Olya for Oleg?? Never heard that before... 
Оля is for Ольга. 
Oleg doesn't really have a ccommon diminutive like Sasha and Kostya. People just usually say Oleg. Olezhka etc are more like "kiddy" names, you know?

----------


## Dogboy182

Im almost positive it's Олья, there is a girl named olga in my 2nd period and i always hear the ль.

----------


## astarz41

Maybe they just say it the English way? Like when people say Anya here it always sounds like Анья, but really it's supposed to be Аня. So same for Olya, unless her name is different on purpose? I dunno    ::

----------


## Евгения Белякова

There is no soft L. But maybe the "ля" can sound this way.

----------


## Dogboy182

maybe, it does, but it's _defineatly_ not an Л.

----------


## луговой лютик

> Olya for Oleg?? Never heard that before... 
> Оля is for Ольга. 
> Oleg doesn't really have a ccommon diminutive like Sasha and Kostya. People just usually say Oleg. Olezhka etc are more like "kiddy" names, you know?

 Why don't you take everything for granted? LOL
Why do you need special comfirmation? http://www.doukhobor.org/Commonnames.htm

----------


## astarz41

> Why don't you take everything for granted? LOL
> Why do you need special comfirmation? http://www.doukhobor.org/Commonnames.htm

 Because I have never once heard an Oleg referred to as Olya. So I wouldn't recommend coming up to a guy named Oleg and calling him Olya unless you know for sure he'd get it....  :P

----------


## Dogboy182

i think it was just the ля. I heard something else today, which i forgot, but it was ля and it sounded like a soft L, but it wasn't.

----------


## Евгения Белякова

Yes, the L isn't soft but the я after it can maybe make it seem this way. Do you hear Russian kids at your school say it? Or Americans?

----------


## Dogboy182

> Do you hear Russian kids at your school say it? Or Americans?

 
Russians, dur ! 
I only talk to russians at school most of the time anyways. But in my 2nd period i'm surrounded by russians and we just talk for an hour. Ah, and i remembered the word. Доля. It sounds like Оля. The L appears soft, at least.

----------


## Pravit

Technically, е, я, and ю palatize the consonant before it and then add an "э", "а", or "у" sound, respectively. It's just an interesting tidbit, I don't really believe that memorizing extreme technicalities of palatization and soft and hard consonant rules ever made anyone's pronunciation better.

----------


## Евгения Белякова

Yes the L does appear to be soft here. Are there a lot of Russian people in your grade? Do you speak without an accent? In my grade there are only about three other Russian speaking people besides me, but none of us speak it as well as we used to. And none of us are from Russia either.(One is Moldova, Kazakhstan, Israel, and me Ukraine) But my friend from Kazakhstan says she is Russian.

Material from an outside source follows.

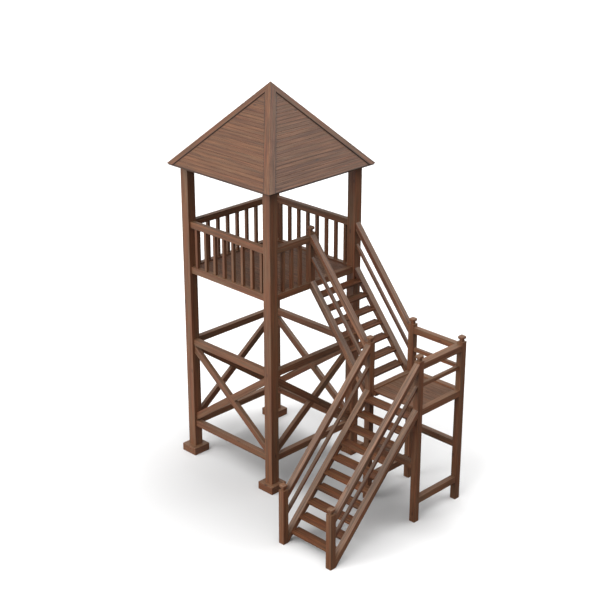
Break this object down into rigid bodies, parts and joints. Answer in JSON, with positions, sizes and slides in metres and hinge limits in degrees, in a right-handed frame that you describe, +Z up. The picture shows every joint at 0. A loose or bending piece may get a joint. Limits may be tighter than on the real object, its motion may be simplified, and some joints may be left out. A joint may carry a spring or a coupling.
{
  "type": "timber watchtower",
  "caption": "Square timber watchtower with a railed platform under a pyramid roof, crossed braces, and two open flights of steps that turn at a railed landing.",
  "frame": {"origin": "middle of the footprint, on the ground", "axes": "+Z up, +X to the right seen from the front, where the lower flight comes down towards the viewer, +Y to the back"},
  "size_m": [5.2516, 3.7474, 7.6019],
  "materials": {
    "frame_timber": "sawn, brown stain",
    "walking_boards": "sawn, brown stain",
    "roof_boards": "sawn, brown stain",
    "hip_timber": "sawn, brown stain"
  },
  "bodies": {
    "root": {"balusters_back": "frame_timber", "balusters_entry": "frame_timber", "balusters_front": "frame_timber", "balusters_left": "frame_timber", "braces_falling": "frame_timber", "braces_rising": "frame_timber", "entry_newel": "frame_timber", "footing_blocks": "frame_timber", "hip_boards_left": "hip_timber", "hip_boards_right": "hip_timber", "hip_rafters": "frame_timber", "king_block": "frame_timber", "landing_deck": "walking_boards", "landing_edge_beams": "frame_timber", "landing_joists": "frame_timber", "landing_low_beams": "frame_timber", "landing_middle_beams": "frame_timber", "landing_middle_rails": "frame_timber", "landing_newel_inner_back": "frame_timber", "landing_newel_inner_front": "frame_timber", "landing_newel_outer_back": "frame_timber", "landing_newel_outer_front": "frame_timber", "landing_top_rails": "frame_timber", "lower_handrails": "frame_timber", "lower_middle_rails": "frame_timber", "lower_newel_left": "frame_timber", "lower_newel_right": "frame_timber", "lower_ring_beams": "frame_timber", "lower_stringers": "frame_timber", "lower_treads": "walking_boards", "middle_ring_beams": "frame_timber", "platform_deck": "walking_boards", "platform_edge_beams": "frame_timber", "platform_joists": "frame_timber", "platform_top_rails": "frame_timber", "post_back_left": "frame_timber", "post_back_right": "frame_timber", "post_front_left": "frame_timber", "post_front_right": "frame_timber", "roof_panel_back": "roof_boards", "roof_panel_front": "roof_boards", "roof_panel_left": "roof_boards", "roof_panel_right": "roof_boards", "upper_handrails": "frame_timber", "upper_middle_rails": "frame_timber", "upper_stringers": "frame_timber", "upper_treads": "walking_boards", "wall_plates": "frame_timber"}
  },
  "joints": []
}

Very sorry to seem off topic. Another comment, my friend who's living in Romania(She is Romanian) wishes she had learned Russian before, because of how widley spoken it is.(Useful)

----------


## translationsnmru

> Why don't you take everything for granted? LOL
> Why do you need special comfirmation? http://www.doukhobor.org/Commonnames.htm   Because I have never once heard an Oleg referred to as Olya. So I wouldn't recommend coming up to a guy named Oleg and calling him Olya unless you know for sure he'd get it....  :P

 I concur. I never heard anyone in Russia use Olya as a diminutive for Oleg, and most Olegs I know would take it as an insult. And this Canadian site can hardly be reragded as an authority on Russian language. Even if some Canadian doukhobor actually used this form in some document, it doesn't mean that it is actually used in Russian language.

----------


## Dogboy182

> Technicaly I don't really believe that memorizing extreme technicalities of palatization and soft and hard consonant rules ever made anyone's pronunciation better.

 
yea, obviously you don't need to learn them, cuz even in my case, i learned to say it just by listening to the language. Those kinds of miniscule details just come with time.   

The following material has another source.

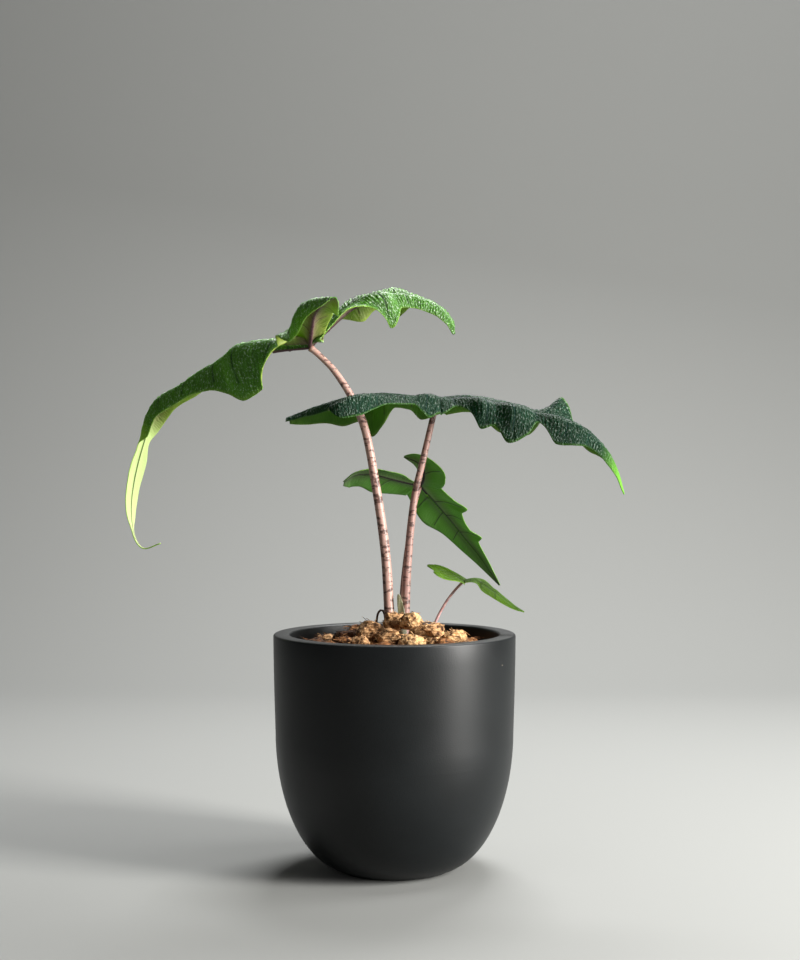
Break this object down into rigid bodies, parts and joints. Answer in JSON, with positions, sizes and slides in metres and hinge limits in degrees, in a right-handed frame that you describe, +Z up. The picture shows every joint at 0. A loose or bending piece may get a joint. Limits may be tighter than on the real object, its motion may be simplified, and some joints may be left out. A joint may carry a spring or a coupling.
{
  "type": "potted alocasia",
  "caption": "Small alocasia with long lobed leaves on mottled stalks, in a matt charcoal round-bottomed pot topped with coco husk chips.",
  "frame": {"origin": "middle of the pot's flat base, on the pot's axis", "axes": "+Z up along the pot's axis, +X to the right seen from the front, +Y to the back"},
  "size_m": [0.2356, 0.1179, 0.2654],
  "materials": {
    "pot_glaze": "satin",
    "fine_mix": "matte",
    "corm_skin": "matte",
    "stalk_skin": "satin",
    "leaf_mid_green": "satin",
    "leaf_blue_green": "satin",
    "leaf_young_green": "satin",
    "dry_sheath": "matte",
    "husk_dark": "matte",
    "husk_brown": "matte",
    "husk_tan": "matte",
    "husk_light": "matte"
  },
  "bodies": {
    "root": {"pot": "pot_glaze", "potting_mix": "fine_mix", "corm": "corm_skin", "petiole_1": "stalk_skin", "petiole_2": "stalk_skin", "petiole_3": "stalk_skin", "petiole_4": "stalk_skin", "blade_1": "leaf_mid_green", "blade_2": "leaf_blue_green", "blade_3": "leaf_mid_green", "blade_4": "leaf_young_green", "sheath": "dry_sheath", "root": "corm_skin", "husk_chip_01": "husk_dark", "husk_chip_02": "husk_dark", "husk_chip_03": "husk_brown", "husk_chip_04": "husk_dark", "husk_chip_05": "husk_brown", "husk_chip_06": "husk_tan", "husk_chip_07": "husk_tan", "husk_chip_08": "husk_tan", "husk_chip_09": "husk_brown", "husk_chip_10": "husk_light", "husk_chip_11": "husk_light", "husk_chip_12": "husk_dark", "husk_chip_13": "husk_brown", "husk_chip_14": "husk_light", "husk_chip_15": "husk_tan", "husk_chip_16": "husk_brown", "husk_chip_17": "husk_tan", "husk_chip_18": "husk_brown", "husk_chip_19": "husk_tan", "husk_chip_20": "husk_light", "husk_chip_21": "husk_dark", "husk_chip_22": "husk_dark", "husk_chip_23": "husk_tan", "husk_chip_24": "husk_light", "husk_chip_25": "husk_dark", "husk_chip_26": "husk_brown", "husk_chip_27": "husk_tan", "husk_chip_28": "husk_brown", "husk_chip_29": "husk_light", "husk_chip_30": "husk_tan", "husk_chip_31": "husk_dark", "husk_chip_32": "husk_brown", "husk_chip_33": "husk_dark", "husk_chip_34": "husk_tan", "husk_chip_35": "husk_tan"}
  },
  "joints": []
}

> Are there a lot of Russian people in your grade?

 
In my grade ? i don't know, but in my school there are three or 4 hundred russians / ukrainians. 
In my second period it is just all russians and then me, and then some guy who just moved here from like kenya. 
I dont think that people in russia realize how many russians are living in america. Usually they wont believe me when i say it. They have their own apartments, towns, churches, shopping centers, banks. It's kinda cool.   

> Do you speak without an accent?

 I wish   :: . 
On shorter words /phrases, i don't have an accent (and i don't have trouble saying ы or anything either.) 
I guess i don't really have an "American" accent, but i still have one, of course because i have only been speaking russian for 1 1/2 years, but i think my pronunciation is rather well. But having an accent is one thing that  _does_ bother me. I hope to someday get rid of it completely =). Even though i fool russians almost everyday. I can pass for a russian if i try hard enough. Infact...  there is a whole thread dedicated to this http://masterrussian.net/mforum/view...t=2151&start=0 
Infact, i fooled two girls today ! _teehee!_ 
And there are acually a few sound bites of me flaoting around on this forum... But i think some of them may be even a year old ! If you   _really_ want to hear, i can just record something new =).

----------


## Евгения Белякова

Many Russian children that move to America at a relatively young age, will later develope accents in their native Russian from speaking English at school. I beleive your peers have more effect on you than your parents, but this is not always true. In my school there are also a lot of Russians, and not as many Ukrainians. In my elementary school the only Ukrainians I knew of besides me was a little girl, but she was from Western Ukraine.  
Have you ever been to Russia? Or been out of America?

----------


## Dogboy182

i would have been to russia in december, but i can't go anymore. 
Been out of ameria - I'm not allowed to answer that.

----------


## Евгения Белякова

I see. Sorry if my questions seemed to personal. If I may ask, how many languages are you studying/have studied?

----------


## луговой лютик

> I concur. I never heard anyone in Russia use Olya as a diminutive for Oleg, and most Olegs I know would take it as an insult..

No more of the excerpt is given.